In the face of bitter opposition from Baghdad, 65 out of 68 lawmakers present voted in favour of the Sept 25 poll as opposition members boycotted the parliament’s first session in two years.

After the show of hands, lawmakers stood to sing the Kurdish anthem while others raised flags.

The vote was to give a legal framework to the referendum that has also stirred protests from neighbouri­ng states, especially Turkey.

Washington opposes the referendum on the grounds that it would weaken Arab-Kurdish joint military operations which have helped send the Islamic State (IS) militant group into retreat in both Iraq and Syria.

The United States has proposed unspecifie­d “alternativ­es” to which Barzani has pledged to give a rapid response.

“If they have a stronger alternativ­e to the referendum, the Kurdish leadership will look at it, but if they want (us) to postpone the vote with no alternativ­es, we won’t,” Barzani said on Thursday.

The session was the regional parliament’s first in two years, and Barzani’s mandate as president of the autonomous Kurdish region in northern Iraq officially expired in 2015.

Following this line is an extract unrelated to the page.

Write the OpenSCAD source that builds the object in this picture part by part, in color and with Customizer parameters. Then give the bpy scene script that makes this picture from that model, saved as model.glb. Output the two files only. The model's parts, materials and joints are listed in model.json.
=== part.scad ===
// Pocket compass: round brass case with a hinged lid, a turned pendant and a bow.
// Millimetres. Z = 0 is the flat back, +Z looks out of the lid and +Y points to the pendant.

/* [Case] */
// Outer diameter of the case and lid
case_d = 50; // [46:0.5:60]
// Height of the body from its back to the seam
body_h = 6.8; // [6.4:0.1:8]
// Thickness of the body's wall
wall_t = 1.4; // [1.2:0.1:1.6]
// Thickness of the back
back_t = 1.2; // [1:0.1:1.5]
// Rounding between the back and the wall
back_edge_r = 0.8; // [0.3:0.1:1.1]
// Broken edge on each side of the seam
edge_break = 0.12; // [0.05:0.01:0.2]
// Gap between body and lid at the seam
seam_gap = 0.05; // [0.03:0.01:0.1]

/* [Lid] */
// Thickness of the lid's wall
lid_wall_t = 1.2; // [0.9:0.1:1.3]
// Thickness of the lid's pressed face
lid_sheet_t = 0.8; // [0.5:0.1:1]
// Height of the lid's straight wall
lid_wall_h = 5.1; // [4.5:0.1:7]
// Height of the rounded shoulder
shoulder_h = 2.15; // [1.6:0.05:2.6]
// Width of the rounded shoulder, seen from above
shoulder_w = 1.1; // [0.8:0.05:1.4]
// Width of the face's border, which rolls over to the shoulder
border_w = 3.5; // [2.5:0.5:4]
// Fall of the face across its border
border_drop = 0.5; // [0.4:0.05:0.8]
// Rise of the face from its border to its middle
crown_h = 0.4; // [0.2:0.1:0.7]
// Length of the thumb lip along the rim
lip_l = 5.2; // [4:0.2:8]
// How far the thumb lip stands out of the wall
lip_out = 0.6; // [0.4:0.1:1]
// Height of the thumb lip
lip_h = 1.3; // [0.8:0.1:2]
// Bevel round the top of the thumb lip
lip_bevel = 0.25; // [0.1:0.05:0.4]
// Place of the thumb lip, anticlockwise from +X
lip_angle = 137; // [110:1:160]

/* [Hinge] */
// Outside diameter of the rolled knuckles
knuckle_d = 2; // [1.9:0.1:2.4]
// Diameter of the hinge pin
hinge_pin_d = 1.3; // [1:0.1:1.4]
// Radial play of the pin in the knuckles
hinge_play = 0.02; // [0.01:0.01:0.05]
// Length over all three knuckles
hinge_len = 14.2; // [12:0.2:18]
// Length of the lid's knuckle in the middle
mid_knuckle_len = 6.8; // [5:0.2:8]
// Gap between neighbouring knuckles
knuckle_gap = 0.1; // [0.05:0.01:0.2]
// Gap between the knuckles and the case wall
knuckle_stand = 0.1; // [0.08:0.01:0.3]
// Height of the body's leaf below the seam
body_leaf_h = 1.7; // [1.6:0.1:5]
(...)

The Kurdish leadership, made up of Barzani’s Kurdistan Democratic Party and the Patriotic Union of Kurdistan of Iraq’s former president Jalal Talabani, have maintained that the three-year-old battle to drive back IS has made it impossible to hold fresh elections.

Two opposition parties – the independen­t Goran, which has 24 seats in the 111-seat parliament, and Jamaa Islamiya, which is close to Iran and holds six seats – said they would boycott the session.

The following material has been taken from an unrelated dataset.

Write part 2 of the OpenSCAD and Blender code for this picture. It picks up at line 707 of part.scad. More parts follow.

Friday’s session in Arbil followed two anti-referendum votes which passed earlier this week in the national parliament in Baghdad, both of which were boycotted by Kurdish legislator­s.

Analysts say the referendum plan, which has stirred Arab-Kurdish ethnic tensions, could mark the end of an era of cooperatio­n during which Baghdad and Arbil battled IS together after it seized swathes of northern and western Iraq in the summer of 2014.

Turkey and Iran fear the referendum could stoke separatist aspiration­s among their own sizeable Kurdish minorities.

Ankara has warned of the “cost” to the Iraqi Kurds, whose economy is heavily dependent on oil exports via a pipeline running through Turkey to the Mediterran­ean.